__Aim of the exercise__
From the records below, extract only the lines running from the line with "Keep writing the" to the line with "CARD_GLOW = 1.1", both lines included, reproducing them exactly.

### Provided data

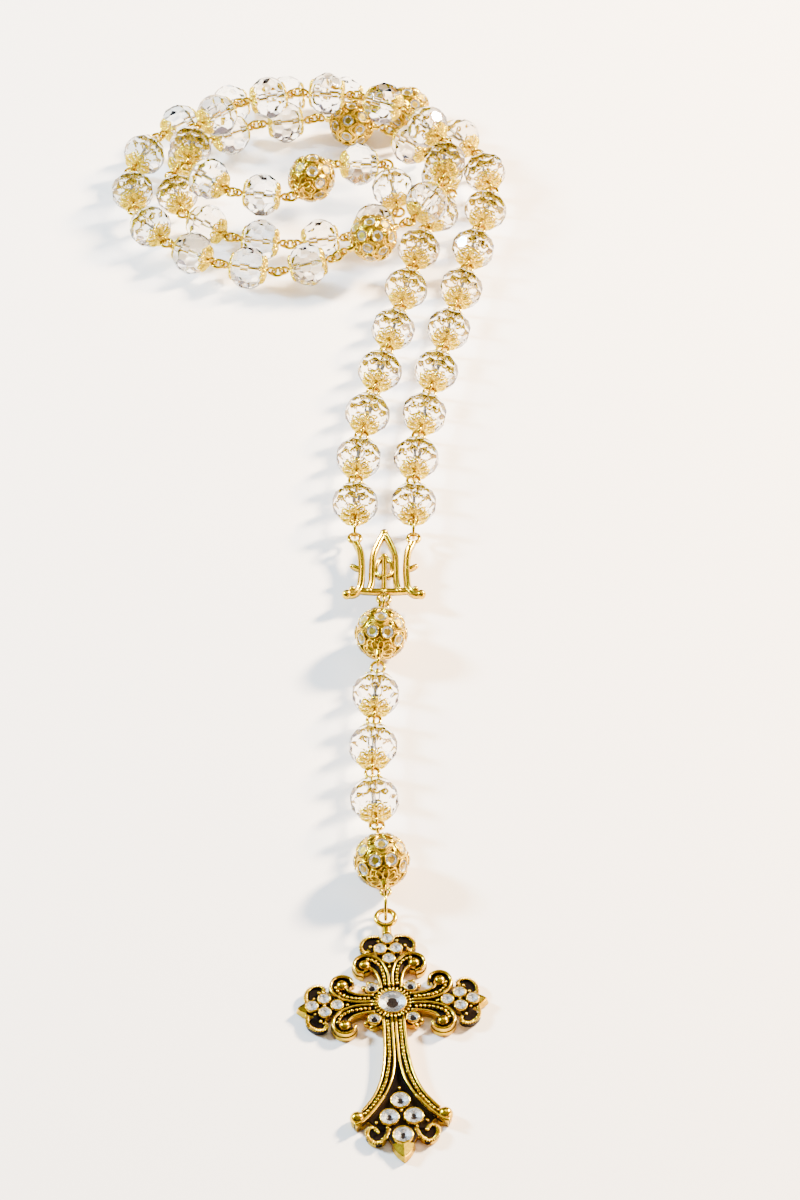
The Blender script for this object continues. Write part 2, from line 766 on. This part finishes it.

######
### Provided data

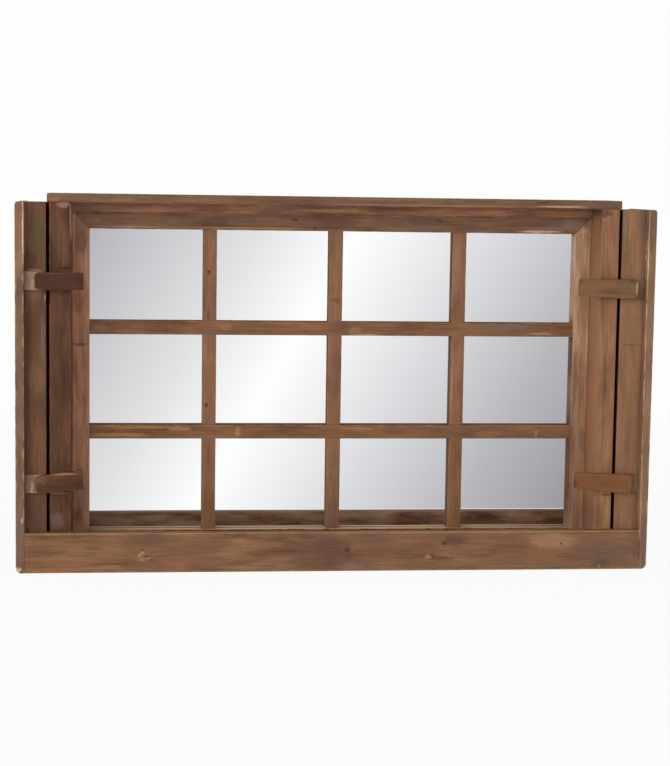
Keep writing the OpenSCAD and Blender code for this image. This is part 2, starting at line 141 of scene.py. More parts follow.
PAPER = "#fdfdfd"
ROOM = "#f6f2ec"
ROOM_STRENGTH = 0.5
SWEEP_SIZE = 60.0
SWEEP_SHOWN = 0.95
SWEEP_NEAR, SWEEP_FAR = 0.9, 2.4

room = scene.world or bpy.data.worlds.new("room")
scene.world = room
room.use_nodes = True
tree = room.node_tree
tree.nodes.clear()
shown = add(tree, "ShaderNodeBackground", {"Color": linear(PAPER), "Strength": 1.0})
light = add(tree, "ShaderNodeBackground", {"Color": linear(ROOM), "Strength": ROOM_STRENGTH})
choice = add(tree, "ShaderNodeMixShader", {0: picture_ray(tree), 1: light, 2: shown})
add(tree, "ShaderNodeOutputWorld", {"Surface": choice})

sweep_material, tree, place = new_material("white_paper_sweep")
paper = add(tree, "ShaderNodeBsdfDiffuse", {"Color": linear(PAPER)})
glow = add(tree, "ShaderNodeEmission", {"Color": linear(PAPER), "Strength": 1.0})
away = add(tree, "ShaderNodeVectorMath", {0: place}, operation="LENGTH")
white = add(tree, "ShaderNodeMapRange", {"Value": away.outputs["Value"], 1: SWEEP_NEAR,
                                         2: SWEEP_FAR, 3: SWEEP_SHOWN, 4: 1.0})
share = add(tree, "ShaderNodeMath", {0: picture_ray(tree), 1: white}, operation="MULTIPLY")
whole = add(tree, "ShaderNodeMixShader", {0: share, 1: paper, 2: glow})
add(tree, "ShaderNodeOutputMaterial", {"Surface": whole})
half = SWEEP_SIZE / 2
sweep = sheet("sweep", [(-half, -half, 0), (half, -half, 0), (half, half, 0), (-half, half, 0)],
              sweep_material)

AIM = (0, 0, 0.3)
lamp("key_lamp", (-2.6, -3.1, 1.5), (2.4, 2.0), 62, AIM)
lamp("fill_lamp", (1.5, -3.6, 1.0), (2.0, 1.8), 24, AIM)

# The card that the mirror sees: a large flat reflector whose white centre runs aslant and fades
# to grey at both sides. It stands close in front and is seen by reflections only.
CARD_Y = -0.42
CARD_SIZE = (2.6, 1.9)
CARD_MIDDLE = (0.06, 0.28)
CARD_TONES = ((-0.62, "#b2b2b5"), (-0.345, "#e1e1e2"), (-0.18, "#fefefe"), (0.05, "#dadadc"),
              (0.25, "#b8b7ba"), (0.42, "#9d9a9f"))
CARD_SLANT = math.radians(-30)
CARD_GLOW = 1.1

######
### Provided data

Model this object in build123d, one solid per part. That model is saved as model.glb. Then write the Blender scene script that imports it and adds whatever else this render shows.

######

__Complete response__
Keep writing the OpenSCAD and Blender code for this image. This is part 2, starting at line 141 of scene.py. More parts follow.
PAPER = "#fdfdfd"
ROOM = "#f6f2ec"
ROOM_STRENGTH = 0.5
SWEEP_SIZE = 60.0
SWEEP_SHOWN = 0.95
SWEEP_NEAR, SWEEP_FAR = 0.9, 2.4

room = scene.world or bpy.data.worlds.new("room")
scene.world = room
room.use_nodes = True
tree = room.node_tree
tree.nodes.clear()
shown = add(tree, "ShaderNodeBackground", {"Color": linear(PAPER), "Strength": 1.0})
light = add(tree, "ShaderNodeBackground", {"Color": linear(ROOM), "Strength": ROOM_STRENGTH})
choice = add(tree, "ShaderNodeMixShader", {0: picture_ray(tree), 1: light, 2: shown})
add(tree, "ShaderNodeOutputWorld", {"Surface": choice})

sweep_material, tree, place = new_material("white_paper_sweep")
paper = add(tree, "ShaderNodeBsdfDiffuse", {"Color": linear(PAPER)})
glow = add(tree, "ShaderNodeEmission", {"Color": linear(PAPER), "Strength": 1.0})
away = add(tree, "ShaderNodeVectorMath", {0: place}, operation="LENGTH")
white = add(tree, "ShaderNodeMapRange", {"Value": away.outputs["Value"], 1: SWEEP_NEAR,
                                         2: SWEEP_FAR, 3: SWEEP_SHOWN, 4: 1.0})
share = add(tree, "ShaderNodeMath", {0: picture_ray(tree), 1: white}, operation="MULTIPLY")
whole = add(tree, "ShaderNodeMixShader", {0: share, 1: paper, 2: glow})
add(tree, "ShaderNodeOutputMaterial", {"Surface": whole})
half = SWEEP_SIZE / 2
sweep = sheet("sweep", [(-half, -half, 0), (half, -half, 0), (half, half, 0), (-half, half, 0)],
              sweep_material)

AIM = (0, 0, 0.3)
lamp("key_lamp", (-2.6, -3.1, 1.5), (2.4, 2.0), 62, AIM)
lamp("fill_lamp", (1.5, -3.6, 1.0), (2.0, 1.8), 24, AIM)

# The card that the mirror sees: a large flat reflector whose white centre runs aslant and fades
# to grey at both sides. It stands close in front and is seen by reflections only.
CARD_Y = -0.42
CARD_SIZE = (2.6, 1.9)
CARD_MIDDLE = (0.06, 0.28)
CARD_TONES = ((-0.62, "#b2b2b5"), (-0.345, "#e1e1e2"), (-0.18, "#fefefe"), (0.05, "#dadadc"),
              (0.25, "#b8b7ba"), (0.42, "#9d9a9f"))
CARD_SLANT = math.radians(-30)
CARD_GLOW = 1.1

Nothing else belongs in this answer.